View Single Post
Old 12-10-2014 | 08:38 PM
  #9939  
Globemaster2827
Line Holder
 
Joined: Jun 2014
Posts: 1,306
Likes: 44
Default

Originally Posted by ATCsaidDoWhat
Given you comment, you have no understanding of the retirement plans or of how they are managed. Just as you compare the Teamsters now to the old era and what has happened post DoJ.

If you did, you'd understand how locked down they are on finances and how they have no attachment or access to the retirement plans. In other words, they have no plans to run. Members can vote to join outside, independently run, professionally managed plans. Or you can vote to have a 401 (k). You vote, you decide.

401(k)'s are great until the market hiccups or collapses. A defined plan takes the money, invests it and then when you retire, takes it and buys an annuity in your name and controlled by you that pays a nice dividend monthly, never touching your principal.

Further, given the vesting schedule, it allows you to retire earlier, if you choose, with a full retirement.

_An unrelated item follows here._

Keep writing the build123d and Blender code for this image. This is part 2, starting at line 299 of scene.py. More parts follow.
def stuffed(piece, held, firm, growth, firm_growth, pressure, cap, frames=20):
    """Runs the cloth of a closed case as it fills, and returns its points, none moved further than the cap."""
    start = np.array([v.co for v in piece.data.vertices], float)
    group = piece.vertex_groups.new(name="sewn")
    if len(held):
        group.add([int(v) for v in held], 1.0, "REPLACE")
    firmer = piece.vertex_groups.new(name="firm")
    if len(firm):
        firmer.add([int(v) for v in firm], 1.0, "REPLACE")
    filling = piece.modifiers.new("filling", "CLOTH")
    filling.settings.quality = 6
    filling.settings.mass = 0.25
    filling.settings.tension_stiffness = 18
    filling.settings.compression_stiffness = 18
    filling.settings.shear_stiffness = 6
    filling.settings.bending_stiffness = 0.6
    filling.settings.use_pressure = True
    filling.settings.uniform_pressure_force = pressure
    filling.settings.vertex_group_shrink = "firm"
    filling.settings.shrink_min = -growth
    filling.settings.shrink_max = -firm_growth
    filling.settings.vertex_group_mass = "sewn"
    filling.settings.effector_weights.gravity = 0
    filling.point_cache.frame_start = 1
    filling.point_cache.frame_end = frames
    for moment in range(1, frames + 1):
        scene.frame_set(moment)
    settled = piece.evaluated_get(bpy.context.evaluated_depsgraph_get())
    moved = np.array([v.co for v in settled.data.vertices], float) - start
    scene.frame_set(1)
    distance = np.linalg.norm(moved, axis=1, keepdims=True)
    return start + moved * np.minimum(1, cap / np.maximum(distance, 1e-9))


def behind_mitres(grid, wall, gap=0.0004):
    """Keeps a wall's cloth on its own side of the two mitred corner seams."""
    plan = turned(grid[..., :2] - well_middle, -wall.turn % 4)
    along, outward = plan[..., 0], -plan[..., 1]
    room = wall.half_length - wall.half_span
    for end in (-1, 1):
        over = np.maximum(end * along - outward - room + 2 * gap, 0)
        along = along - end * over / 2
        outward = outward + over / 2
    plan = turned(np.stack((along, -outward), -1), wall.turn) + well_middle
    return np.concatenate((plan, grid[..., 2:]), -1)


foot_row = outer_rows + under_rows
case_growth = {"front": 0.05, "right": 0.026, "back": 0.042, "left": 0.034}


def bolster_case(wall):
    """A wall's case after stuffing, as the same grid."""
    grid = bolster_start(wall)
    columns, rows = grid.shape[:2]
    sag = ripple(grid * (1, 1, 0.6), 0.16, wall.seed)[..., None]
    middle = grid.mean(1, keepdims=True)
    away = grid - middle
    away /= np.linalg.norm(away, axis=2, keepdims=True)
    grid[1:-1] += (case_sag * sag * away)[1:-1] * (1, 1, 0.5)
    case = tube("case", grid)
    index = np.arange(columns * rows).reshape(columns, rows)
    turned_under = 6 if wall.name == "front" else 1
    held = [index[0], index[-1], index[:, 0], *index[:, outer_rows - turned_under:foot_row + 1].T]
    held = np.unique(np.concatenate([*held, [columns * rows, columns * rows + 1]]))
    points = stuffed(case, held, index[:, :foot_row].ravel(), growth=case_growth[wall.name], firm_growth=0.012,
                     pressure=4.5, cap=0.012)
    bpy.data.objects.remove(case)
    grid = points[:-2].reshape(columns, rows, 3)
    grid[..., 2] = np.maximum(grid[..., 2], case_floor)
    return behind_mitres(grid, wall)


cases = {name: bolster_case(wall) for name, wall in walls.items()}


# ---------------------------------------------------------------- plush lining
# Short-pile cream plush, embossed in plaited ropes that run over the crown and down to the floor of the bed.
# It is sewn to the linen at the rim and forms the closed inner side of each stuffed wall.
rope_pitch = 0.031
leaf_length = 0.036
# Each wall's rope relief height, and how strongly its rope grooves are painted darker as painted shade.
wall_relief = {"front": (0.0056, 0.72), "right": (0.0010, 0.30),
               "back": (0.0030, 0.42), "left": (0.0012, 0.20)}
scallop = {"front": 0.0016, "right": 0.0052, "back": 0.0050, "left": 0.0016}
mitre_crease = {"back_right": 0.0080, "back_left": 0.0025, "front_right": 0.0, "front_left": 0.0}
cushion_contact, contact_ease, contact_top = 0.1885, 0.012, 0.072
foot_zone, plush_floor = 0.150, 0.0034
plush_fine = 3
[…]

A 401 (k) is a nice add on, but not something I'd bet my long term retirement on.
That's great... I want the Teamsters to have nothing to do with my retirement. Period. Their job is to negotiate what I get. Give me American Airlines's retirement plan. If we get any form of a pension or anything that is in any way attached to the Teamsters then I'll have to change jobs so that I can get a retirement.

I'm the son of a financial planner so I do know a little bit about it. My other parent was an airline pilot so I'm fully aware of what allowing others to "manage" your retirement leads to.

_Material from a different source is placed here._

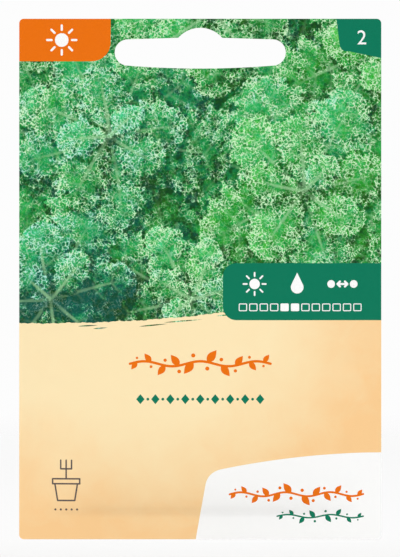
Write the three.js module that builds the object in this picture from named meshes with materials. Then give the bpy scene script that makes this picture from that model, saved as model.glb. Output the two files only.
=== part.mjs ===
// A flat retail seed packet: two sheets of coated paper, heat-sealed together round a pocket of loose
// kale seeds, with a hanging slot cut through the sealed header.
// Millimetres, +Z up. The printed front faces -Y. The origin is the crown of the hanging slot, where a
// peg carries the packet, midway between the two sheets.

import * as THREE from "three";

// Outline of the packet
const WIDTH = 80;
const HEIGHT = 115;
const CORNER_RADIUS = 1;
const CORNER_STEPS = 4;

// Thickness of each paper sheet, and of the seal between them
const PAPER = 0.12;
const SEAL = 0.06;

// Hanging slot: a wide slot with round ends, its long edges slightly bowed, and a domed rise for the peg
const SLOT_BELOW_TOP = 2;
const SLOT_WIDTH = 37.8;
const SLOT_DEPTH = 9;
const SLOT_END_RADIUS = 2.9;
const SLOT_END_DROP = 2.55;
const DOME_WIDTH = 9.7;
const DOME_RISE = 2.2;
const SLOT_END_STEPS = 8;
const SLOT_EDGE_STEPS = 4;
const DOME_STEPS = 8;

// Pocket between the seals
const SIDE_SEAL = 5;
const BOTTOM_SEAL = 6;
const HEADER = 16;
const POCKET_COLUMNS = 18;
const POCKET_ROWS = 16;

// How far each sheet swells from the seal, and where: fullest low down, over the seeds
const FRONT_SWELL = 1.5;
const BACK_SWELL = 1.1;
const SIDE_POWER = 4;
const RISE_POWER = 0.5;
const FALL_POWER = 2.5;

// Seeds in the bottom of the pocket
const SEED_COUNT = 54;
const SEED_DIAMETER = 1.8;
const SEED_SPREAD = 0.07;
const SEED_PITCH = 2.12;
const SEED_CLEARANCE = 0.12;
const HEAP_WIDTH = 46;
const HEAP_TAPER = 3;
const SEED_JITTER = 0.05;
const SEED_SEARCH_STEP = 0.05;

// A plain repeatable random sequence: each number is the last one times a factor, less whole moduli
const RANDOM_SEED = 7;
const RANDOM_FACTOR = 16807;
const RANDOM_MODULUS = 2147483647;

const TOP = SLOT_BELOW_TOP;
const BOTTOM = TOP - HEIGHT;
const POCKET_HALF_WIDTH = WIDTH / 2 - SIDE_SEAL;
const POCKET_BOTTOM = BOTTOM + BOTTOM_SEAL;
const POCKET_TOP = TOP - HEADER;
const POCKET_HEIGHT = POCKET_TOP - POCKET_BOTTOM;

// Materials
const frontPaper = new THREE.MeshStandardMaterial({ color: 0xfee4b3, roughness: 0.5, metalness: 0 });
const backPaper = new THREE.MeshStandardMaterial({ color: 0xfbf1dc, roughness: 0.55, metalness: 0 });
const sealCoat = new THREE.MeshStandardMaterial({ color: 0xf4f1e8, roughness: 0.35, metalness: 0 });
const seedCoat = new THREE.MeshStandardMaterial({ color: 0x4a2f22, roughness: 0.6, metalness: 0 });

// A seeded random number from 0 to 1, the same on every run
let randomState = RANDOM_SEED;
function random() {
  randomState = (randomState * RANDOM_FACTOR) % RANDOM_MODULUS;
  return randomState / RANDOM_MODULUS;
}

function between(low, high) {
  return low + (high - low) * random();
}

// Points of a circle's arc in the X, Z plane, from one angle to another, both ends included
function arc(centreX, centreZ, radius, from, to, steps) {
  const points = [];
  for (let i = 0; i <= steps; i++) {
    const angle = from + ((to - from) * i) / steps;
    points.push(new THREE.Vector2(centreX + radius * Math.cos(angle), centreZ + radius * Math.sin(angle)));
  }
  return points;
}

// A rectangle with rounded corners, anticlockwise from its lower right corner
function packetOutline() {
  const x = WIDTH / 2 - CORNER_RADIUS;
  const low = BOTTOM + CORNER_RADIUS;
  const high = TOP - CORNER_RADIUS;
  const quarter = Math.PI / 2;
  return [
    ...arc(x, low, CORNER_RADIUS, -quarter, 0, CORNER_STEPS),
    ...arc(x, high, CORNER_RADIUS, 0, quarter, CORNER_STEPS),
    ...arc(-x, high, CORNER_RADIUS, quarter, 2 * quarter, CORNER_STEPS),
    ...arc(-x, low, CORNER_RADIUS, 2 * quarter, 3 * quarter, CORNER_STEPS),
  ];
}

// Points between two ends of a shallow bow, the ends left out. Its middle stands off its chord by rise.
function bow(start, end, rise, steps) {
  const points = [];
  for (let i = 1; i < steps; i++) {
    const share = i / steps;
    const point = start.clone().lerp(end, share);
    point.y += 4 * rise * share * (1 - share);
    points.push(point);
  }
  return points;
}

// The hanging slot, anticlockwise from the lower left end of its bottom edge
function slotOutline() {
  const endX = SLOT_WIDTH / 2 - SLOT_END_RADIUS;
  const endZ = -SLOT_END_DROP - SLOT_END_RADIUS;
  const quarter = Math.PI / 2;
  const rightEnd = arc(endX, endZ, SLOT_END_RADIUS, -quarter, quarter, SLOT_END_STEPS);
  const leftEnd = arc(-endX, endZ, SLOT_END_RADIUS, quarter, 3 * quarter, SLOT_END_STEPS);
  const domeRadius = ((DOME_WIDTH / 2) ** 2 + DOME_RISE ** 2) / (2 * DOME_RISE);
  const domeReach = Math.asin(DOME_WIDTH / 2 / domeRadius);
  const dome = arc(0, -domeRadius, domeRadius, quarter - domeReach, quarter + domeReach, DOME_STEPS);
  const bottomBow = endZ - SLOT_END_RADIUS + SLOT_DEPTH;
  return [
    ...bow(leftEnd.at(-1), rightEnd[0], -bottomBow, 2 * SLOT_EDGE_STEPS),
    ...rightEnd,
    ...dome,
    ...leftEnd,
  ];
}

// Share of the full swell at a place in the pocket, 0 on its edges and 1 at its fullest
function swell(x, z) {
  const across = Math.min(1, Math.abs(x) / POCKET_HALF_WIDTH);
  const up = THREE.MathUtils.clamp((z - POCKET_BOTTOM) / POCKET_HEIGHT, 0, 1);
  const fullest = RISE_POWER / (RISE_POWER + FALL_POWER);
  const most = fullest ** RISE_POWER * (1 - fullest) ** FALL_POWER;
  return ((1 - across ** SIDE_POWER) * up ** RISE_POWER * (1 - up) ** FALL_POWER) / most;
}

// The pocket's grid lines: columns closer together near the side seals, rows near the bottom seal
function pocketGrid() {
  const columns = [];
  for (let i = 0; i <= POCKET_COLUMNS; i++) {
    const share = (2 * i) / POCKET_COLUMNS - 1;
    columns.push(POCKET_HALF_WIDTH * Math.sin((share * Math.PI) / 2));
  }
  const rows = [];
  for (let j = 0; j <= POCKET_ROWS; j++) {
    rows.push(POCKET_BOTTOM + POCKET_HEIGHT * (j / POCKET_ROWS) ** 2);
  }
  return { columns, rows };
}

// Indices of the grid's border, anticlockwise, where a point's index is row * (columns + 1) + column
function borderOf(columns, rows) {
  const wide = columns + 1;
  const border = [];
  for (let i = 0; i < columns; i++) {
    border.push(i);
  }
  for (let j = 0; j < rows; j++) {
    border.push(j * wide + columns);
  }
  for (let i = columns; i > 0; i--) {
    border.push(rows * wide + i);
  }
  for (let j = rows; j > 0; j--) {
    border.push(j * wide);
  }
  return border;
}

function isAnticlockwise(a, b, c) {
  return (b.x - a.x) * (c.y - a.y) - (b.y - a.y) * (c.x - a.x) > 0;
}

// The packet's flat plan: the sealed frame round the pocket, with the slot cut out, and the pocket's grid
function packetPlan() {
  const outline = packetOutline();
  const slot = slotOutline();
  const { columns, rows } = pocketGrid();
  const grid = rows.flatMap((z) => columns.map((x) => new THREE.Vector2(x, z)));
  const border = borderOf(POCKET_COLUMNS, POCKET_ROWS);
  const points = [...outline, ...slot, ...grid];
  const firstOfGrid = outline.length + slot.length;

  const pocketEdge = border.map((index) => grid[index]);
  const frame = THREE.ShapeUtils.triangulateShape(outline, [slot, pocketEdge]).map((triangle) => {
    const [a, b, c] = triangle.map((i) => (i < firstOfGrid ? i : firstOfGrid + border[i - firstOfGrid]));
    return isAnticlockwise(points[a], points[b], points[c]) ? [a, b, c] : [a, c, b];
  });

  const pocket = [];
  const wide = POCKET_COLUMNS + 1;
  for (let j = 0; j < POCKET_ROWS; j++) {
    for (let i = 0; i < POCKET_COLUMNS; i++) {
      const a = firstOfGrid + j * wide + i;
      const b = a + 1;
      const c = b + wide;
      const d = a + wide;
      // The diagonal runs up towards the middle on both halves, so that they mirror each other.
      if (i < POCKET_COLUMNS / 2) {
        pocket.push([a, b, c], [a, c, d]);
      } else {
        pocket.push([a, b, d], [b, c, d]);
      }
    }
  }
  return { points, frame, pocket };
}

// A thin closed solid over some of the plan's triangles, between the heights near(x, z) and far(x, z)
// along Y. Walls close it along every edge that only one triangle has.
function layer(points, triangles, near, far) {
  const used = [...new Set(triangles.flat())];
  const placeOf = new Map(used.map((point, i) => [point, i]));
  const positions = [];
  for (const height of [near, far]) {
    for (const i of used) {
      positions.push(points[i].x, height(points[i].x, points[i].y), points[i].y);
    }
  }
  const faces = triangles.map((triangle) => triangle.map((i) => placeOf.get(i)));
  const edges = new Set(faces.flatMap(([a, b, c]) => [`${a} ${b}`, `${b} ${c}`, `${c} ${a}`]));
  const behind = used.length;
  const index = [];
  for (const [a, b, c] of faces) {
    index.push(a, b, c);
    index.push(behind + a, behind + c, behind + b);
  }
  for (const edge of edges) {
    const [a, b] = edge.split(" ").map(Number);
    if (!edges.has(`${b} ${a}`)) {
      index.push(a, behind + a, behind + b);
      index.push(a, behind + b, b);
    }
  }
  const geometry = new THREE.BufferGeometry();
  geometry.setAttribute("position", new THREE.Float32BufferAttribute(positions, 3));
  geometry.setIndex(index);
  geometry.computeVertexNormals();
  return geometry;
}

function namedMesh(name, geometry, material) {
  const mesh = new THREE.Mesh(geometry, material);
  mesh.name = name;
  return mesh;
}

// The front sheet's two faces, and the back sheet's, at a place on the packet
const frontInner = (x, z) => -SEAL / 2 - FRONT_SWELL * swell(x, z);
const frontOuter = (x, z) => frontInner(x, z) - PAPER;
const backInner = (x, z) => SEAL / 2 + BACK_SWELL * swell(x, z);
const backOuter = (x, z) => backInner(x, z) + PAPER;

function sheets(plan) {
  const whole = [...plan.frame, ...plan.pocket];
  return [
    namedMesh("front_sheet", layer(plan.points, whole, frontOuter, frontInner), frontPaper),
    namedMesh("back_sheet", layer(plan.points, whole, backInner, backOuter), backPaper),
  ];
}

function sealLayer(plan) {
  const geometry = layer(plan.points, plan.frame, () => -SEAL / 2, () => SEAL / 2);
  return namedMesh("seal_layer", geometry, sealCoat);
}

// True where a ball of this radius clears both sheets
function seedFits(x, z, radius) {
  const room = radius + SEED_CLEARANCE;
  const middle = (frontInner(x, z) + backInner(x, z)) / 2;
  const sides = [[0, 0], [-radius, 0], [radius, 0], [0, -radius], [0, radius]];
  return sides.every(([dx, dz]) => {
    const front = middle - frontInner(x + dx, z + dz);
    const back = backInner(x + dx, z + dz) - middle;
    return Math.min(front, back) >= room;
  });
}

// Seeds lie in close rows from the lowest place where they fit, each row shorter than the one below
function seeds() {
  const largest = (SEED_DIAMETER / 2) * (1 + SEED_SPREAD);
  const rowPitch = (SEED_PITCH * Math.sqrt(3)) / 2;
  const found = [];
  let z = POCKET_BOTTOM;
  while (!seedFits(0, z, largest)) {
    z += SEED_SEARCH_STEP;
  }
  for (let row = 0; found.length < SEED_COUNT; row++, z += rowPitch) {
    const shift = row % 2 ? SEED_PITCH / 2 : 0;
    const reach = HEAP_WIDTH / 2 - HEAP_TAPER * row;
    const first = shift - SEED_PITCH * Math.floor((reach + shift) / SEED_PITCH);
    for (let x = first; x <= reach && found.length < SEED_COUNT; x += SEED_PITCH) {
      if (seedFits(x, z, largest)) {
        found.push({ x, z });
      }
    }
  }
  return found.map((place, i) => {
    const radius = (SEED_DIAMETER / 2) * between(1 - SEED_SPREAD, 1 + SEED_SPREAD);
    const seed = namedMesh(
      `seed_${String(i + 1).padStart(2, "0")}`,
      new THREE.IcosahedronGeometry(radius, 1),
      seedCoat,
    );
    const x = place.x + between(-SEED_JITTER, SEED_JITTER);
    const z = place.z + between(0, SEED_JITTER);
    seed.position.set(x, (frontInner(x, z) + backInner(x, z)) / 2, z);
    seed.rotation.set(between(0, Math.PI), between(0, Math.PI), between(0, Math.PI));
    return seed;
  });
}

const packet = new THREE.Group();
const plan = packetPlan();
packet.add(...sheets(plan), sealLayer(plan), ...seeds());

export default packet;
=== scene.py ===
# The looks of a hanging paper seed packet: two printed sheets, the seal between them and the seeds
# inside. Plans are drawn in millimetres, x to the right and z up, as someone facing that side of the
# packet sees them. Blender's own lengths are metres.

import math

import bmesh
import bpy
import numpy as np
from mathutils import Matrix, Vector, kdtree, noise
from mathutils.geometry import delaunay_2d_cdt


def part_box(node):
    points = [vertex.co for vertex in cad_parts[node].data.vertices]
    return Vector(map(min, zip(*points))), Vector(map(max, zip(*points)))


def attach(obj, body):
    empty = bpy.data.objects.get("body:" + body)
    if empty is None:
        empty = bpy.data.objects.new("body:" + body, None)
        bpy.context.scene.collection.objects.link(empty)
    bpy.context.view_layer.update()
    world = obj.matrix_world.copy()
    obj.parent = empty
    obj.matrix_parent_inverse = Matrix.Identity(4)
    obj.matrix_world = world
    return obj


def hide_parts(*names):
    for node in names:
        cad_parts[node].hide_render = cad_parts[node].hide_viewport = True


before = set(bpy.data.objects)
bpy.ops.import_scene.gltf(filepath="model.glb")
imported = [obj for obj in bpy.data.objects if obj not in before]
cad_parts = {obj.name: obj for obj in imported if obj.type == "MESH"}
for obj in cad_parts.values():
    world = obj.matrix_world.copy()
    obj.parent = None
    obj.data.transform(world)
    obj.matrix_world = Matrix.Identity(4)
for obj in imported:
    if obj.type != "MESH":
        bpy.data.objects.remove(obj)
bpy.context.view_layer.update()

MM = 0.001

# The packet's measures. Its edges and half the seal's thickness come from the frame, and the others are
# those of the solids
sheet_low, sheet_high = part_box("front_sheet")
RIGHT = sheet_high.x / MM
LEFT = -RIGHT
TOP = sheet_high.z / MM
BOTTOM = sheet_low.z / MM
HALF_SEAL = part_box("seal_layer")[1].y / MM
PAPER = 0.12
CORNER_RADIUS = 1.0

SLOT_WIDTH = 37.8
SLOT_DEPTH = 9.0
SLOT_END_RADIUS = 2.9
SLOT_END_DROP = 2.55
DOME_WIDTH = 9.7
DOME_RISE = 2.2

SIDE_SEAL = 5.0
BOTTOM_SEAL = 6.0
HEADER = 16.0
FRONT_SWELL = 1.5
BACK_SWELL = 1.1
SIDE_POWER = 4.0
RISE_POWER = 0.5
FALL_POWER = 2.5
POCKET_RIGHT = RIGHT - SIDE_SEAL
POCKET_BOTTOM = BOTTOM + BOTTOM_SEAL
POCKET_TOP = TOP - HEADER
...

Your understanding of how a retirement (401K, Roth IRA, and emergency fund) should be managed lacks basic understanding of how it should work. When you're young (like me) the bulk of your money should be invested into equities like mutual funds which may do bad the next year but perform at around 12% over the course of time. As you get older you shift your money to lower risk investments such as bonds that don't crash with the market. If you really lost every thing in the Great Recession then you lost it because you weren't responsible enough to read a book on how to manage your retirement. If you were in your mid to late 50s you should've been almost exclusively in stuff like Bonds which wouldn't have hit you.

Please don't take my advice. Read a book. Talk to an expert. It's important enough to read given that people are naive enough to think that their best option is to let the Teamsters manage their retirement. Letting others manage your retirement will result in them robbing you blind just like what's happened everywhere else recently.